Task
Output the full material exactly as it appears here.

--- Start Available data ---

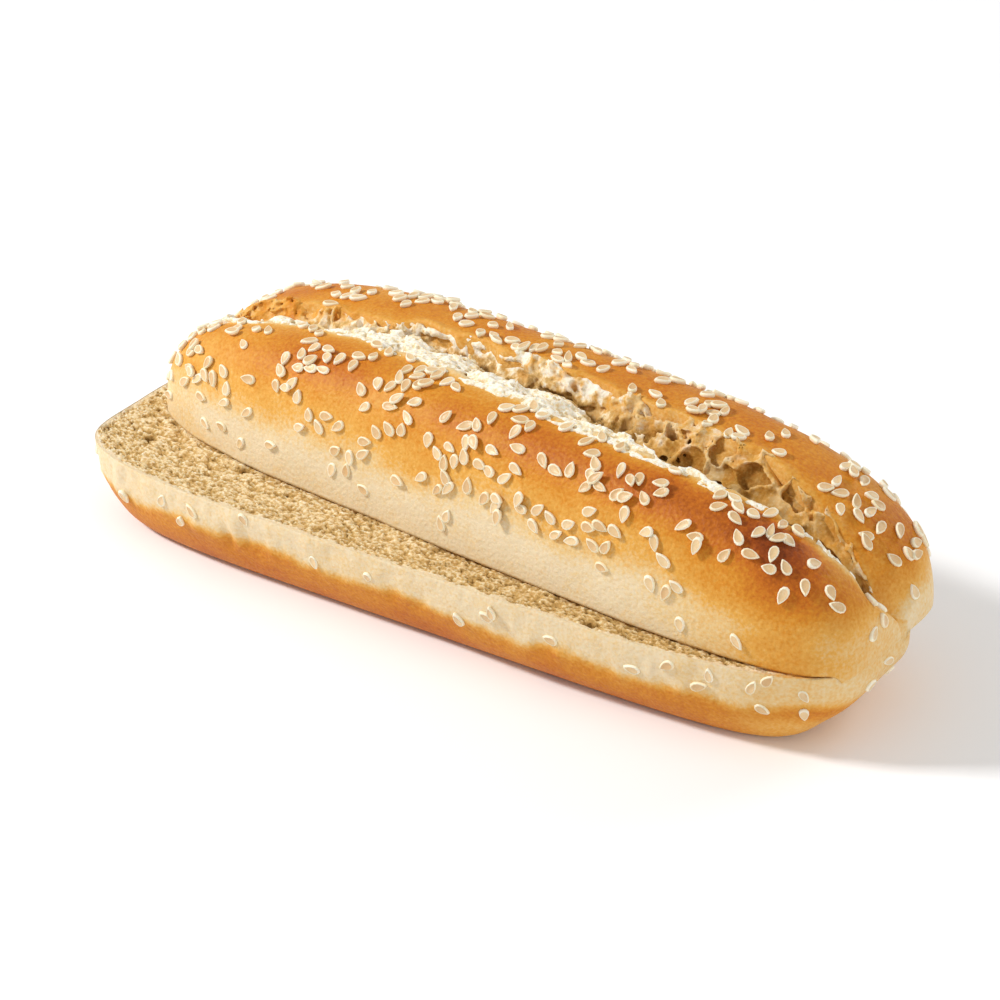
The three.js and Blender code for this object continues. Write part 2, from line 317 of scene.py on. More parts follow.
def crown_grid():
    """The crown's crust and burst bed in its own frame, as rings across it.

    Each ring runs from the front rim over the top to the rear rim, in three stretches that meet at the
    burst's lips. A point lies where a ray from the middle of the ring's base leaves the dome. Between the
    lips it drops to the bed by a depth that rises steeply from both lips. A valley parts the two lobes,
    and slow noise makes the crust uneven."""
    x = stations(CROWN_LENGTH / 2, CROWN_WIDTH / 2, CROWN_STATIONS)[:, None]
    front, rear = lips(x)
    front_lean, rear_lean = lean_at(x, front), lean_at(x, rear)
    share = np.linspace(0, 1, FRONT_COLUMNS, endpoint=False)
    lean_front = mix(-np.pi / 2, front_lean, share)
    inner = np.linspace(0, 1, BURST_COLUMNS, endpoint=False)
    lean_inner = mix(front_lean, rear_lean, inner)
    share = np.linspace(0, 1, REAR_COLUMNS)
    lean_rear = mix(rear_lean, np.pi / 2, share)
    lean = np.concatenate([lean_front, lean_inner, lean_rear], axis=1)
    room = 1.0 - np.abs(x * 2 / CROWN_LENGTH) ** END_BLUNTNESS
    across, upward = np.sin(lean), np.cos(lean)
    factor = reach(
        lambda k: np.abs(k * across) ** SIDE_STRAIGHTNESS + (k * upward) ** CROWN_FULLNESS < room
    )
    y = factor * across * CROWN_WIDTH / 2
    z = factor * upward * CROWN_HEIGHT
    x = x + 0 * y
    depth_share = np.concatenate([0 * lean_front, inner + 0 * lean_inner, 0 * lean_rear], axis=1)
    bed = smoothstep(0, 0.07, depth_share) * smoothstep(1, 0.94, depth_share)
    burst_depth = BED_DEPTH * smoothstep(-80, -66, x) * smoothstep(80, 70, x)
    valley = valley_at(x, y, front, rear)
    base = np.stack([x, y, z], axis=-1)
    points = base.copy()
    points[..., 2] = np.maximum(z - valley - burst_depth * bed, 0.4 * np.minimum(z, 1.0))
    lift = LIP_LIFT * (bump(y, front, 1.3) * (y <= front) + bump(y, rear, 1.3) * (y >= rear))
    lift = lift * (1 + 1.6 * noise(base, 3.2, 24) + 0.9 * noise(base, 1.4, 25))
    points[..., 2] += lift * smoothstep(80, 70, np.abs(x)) * (bed <= 0)
    return points, base, front, rear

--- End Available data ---

Result for this exercise
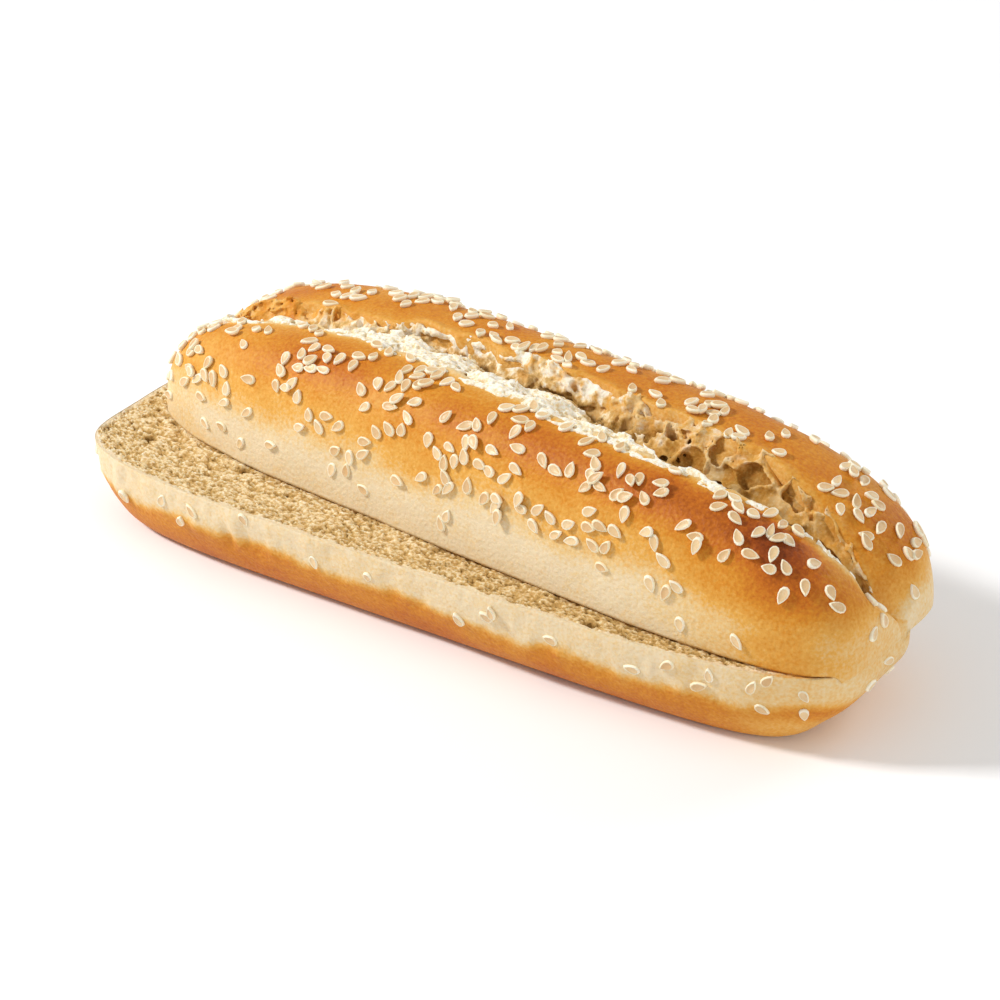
The three.js and Blender code for this object continues. Write part 2, from line 317 of scene.py on. More parts follow.
def crown_grid():
    """The crown's crust and burst bed in its own frame, as rings across it.

    Each ring runs from the front rim over the top to the rear rim, in three stretches that meet at the
    burst's lips. A point lies where a ray from the middle of the ring's base leaves the dome. Between the
    lips it drops to the bed by a depth that rises steeply from both lips. A valley parts the two lobes,
    and slow noise makes the crust uneven."""
    x = stations(CROWN_LENGTH / 2, CROWN_WIDTH / 2, CROWN_STATIONS)[:, None]
    front, rear = lips(x)
    front_lean, rear_lean = lean_at(x, front), lean_at(x, rear)
    share = np.linspace(0, 1, FRONT_COLUMNS, endpoint=False)
    lean_front = mix(-np.pi / 2, front_lean, share)
    inner = np.linspace(0, 1, BURST_COLUMNS, endpoint=False)
    lean_inner = mix(front_lean, rear_lean, inner)
    share = np.linspace(0, 1, REAR_COLUMNS)
    lean_rear = mix(rear_lean, np.pi / 2, share)
    lean = np.concatenate([lean_front, lean_inner, lean_rear], axis=1)
    room = 1.0 - np.abs(x * 2 / CROWN_LENGTH) ** END_BLUNTNESS
    across, upward = np.sin(lean), np.cos(lean)
    factor = reach(
        lambda k: np.abs(k * across) ** SIDE_STRAIGHTNESS + (k * upward) ** CROWN_FULLNESS < room
    )
    y = factor * across * CROWN_WIDTH / 2
    z = factor * upward * CROWN_HEIGHT
    x = x + 0 * y
    depth_share = np.concatenate([0 * lean_front, inner + 0 * lean_inner, 0 * lean_rear], axis=1)
    bed = smoothstep(0, 0.07, depth_share) * smoothstep(1, 0.94, depth_share)
    burst_depth = BED_DEPTH * smoothstep(-80, -66, x) * smoothstep(80, 70, x)
    valley = valley_at(x, y, front, rear)
    base = np.stack([x, y, z], axis=-1)
    points = base.copy()
    points[..., 2] = np.maximum(z - valley - burst_depth * bed, 0.4 * np.minimum(z, 1.0))
    lift = LIP_LIFT * (bump(y, front, 1.3) * (y <= front) + bump(y, rear, 1.3) * (y >= rear))
    lift = lift * (1 + 1.6 * noise(base, 3.2, 24) + 0.9 * noise(base, 1.4, 25))
    points[..., 2] += lift * smoothstep(80, 70, np.abs(x)) * (bed <= 0)
    return points, base, front, rear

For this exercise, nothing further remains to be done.